Wed, 22nd Apr 2026 (Yesterday)

Locus analysis found that ultra-fast delivery promises were associated with a 104.5% increase in delays. It also found that only 4% of UK consumers expect same-day delivery.

The research combined operational data from more than 500,000 orders across Locus customer networks with a separate survey of 2,000 UK consumers. It comes as retailers and marketplaces put greater emphasis on rapid fulfilment at checkout.

According to the operational analysis, networks offering rapid delivery windows recorded average delays of 4.6 days, compared with 1.1 days for those using wider scheduling windows. On peak operating days, networks with shorter delivery promises missed about one in 22 deliveries, versus around one in 90 for networks with broader windows.

Missed deliveries in faster networks were also delayed for longer, with an average delay of 1.5 hours, compared with 48 minutes for wider-window networks.

The consumer survey pointed in the same direction. While retailers have expanded same-day and near-immediate delivery options, the findings suggest most shoppers are willing to wait longer if the service is dependable.

Among respondents, 83% accepted delivery windows of two to four days. Meanwhile, 94% identified delivery communication failures as their main frustration, while only 7% said fast delivery promises are consistently met.

Retail pressure

The findings come as competition over convenience intensifies in the UK market. Amazon has expanded one-hour and three-hour delivery options, Tesco has grown its Whoosh service, and JD.com has launched same-day delivery in the UK as part of its push into Europe.
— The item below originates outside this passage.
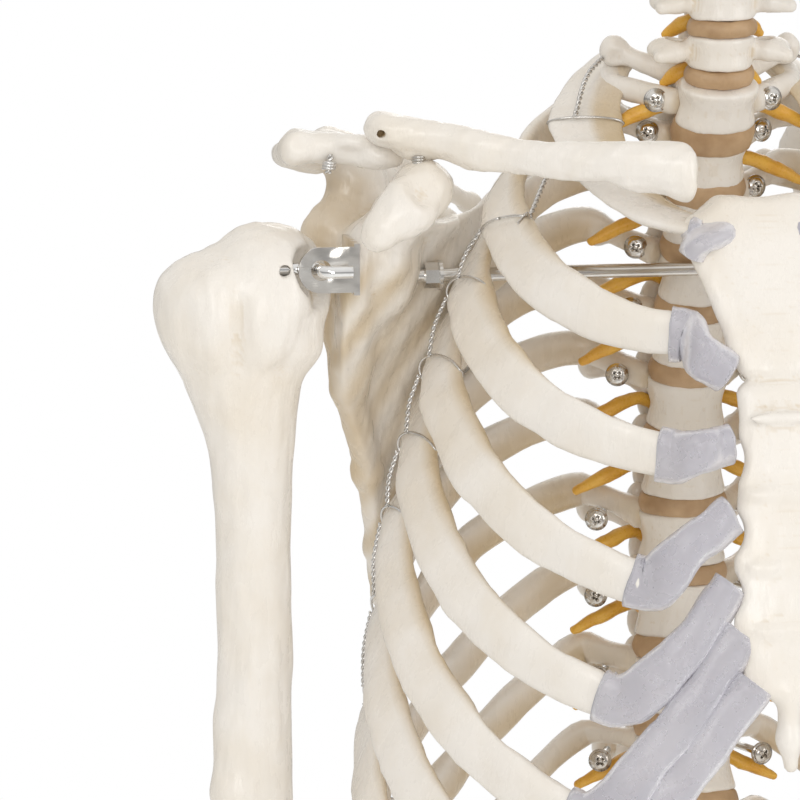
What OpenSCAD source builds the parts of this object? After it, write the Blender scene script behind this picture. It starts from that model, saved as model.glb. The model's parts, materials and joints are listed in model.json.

That commercial pressure is arriving in a softer consumer environment. Spending growth has remained subdued, and survey measures cited in the release showed weakening consumer confidence, with households facing uncertainty and higher fuel costs.

For retailers, the economics of delivery have also become harder to balance. Faster services can require tighter routing, more reserve capacity, and less room to absorb disruption, at a time when transport and fulfilment costs remain under scrutiny.

The methodology covered 432,112 unique delivery tasks across three customer networks over a two-year period, with a wider seven-client sample used for benchmarking. The analysis compared delivery performance between ultra-fast windows averaging about 0.1 days, or roughly 2.4 hours, and longer windows averaging 3.4 days.

The results suggest the operational burden rises quickly as delivery promises are shortened. They also indicate that the gap between what retailers offer and what many customers value may be wider than current market messaging implies.

Nishith Rastogi, Founder and Chief Executive Officer of Locus, said: "Ultra-fast delivery is being pushed into checkout as a default, but most networks are not set up to deliver that consistently. Outside of very dense urban routes, those short windows leave almost no room to recover when something changes. That is why you start to see failure rates rise as soon as you scale it.

"At the same time, most customers are not asking for one-hour delivery. They are comfortable waiting, as long as the experience is predictable and well handled."

"The issue is not speed itself, it is where and how it is being applied. Retailers need to be far more selective about when they offer ultra-fast delivery, and make sure the promise reflects what the operation can actually support in that location."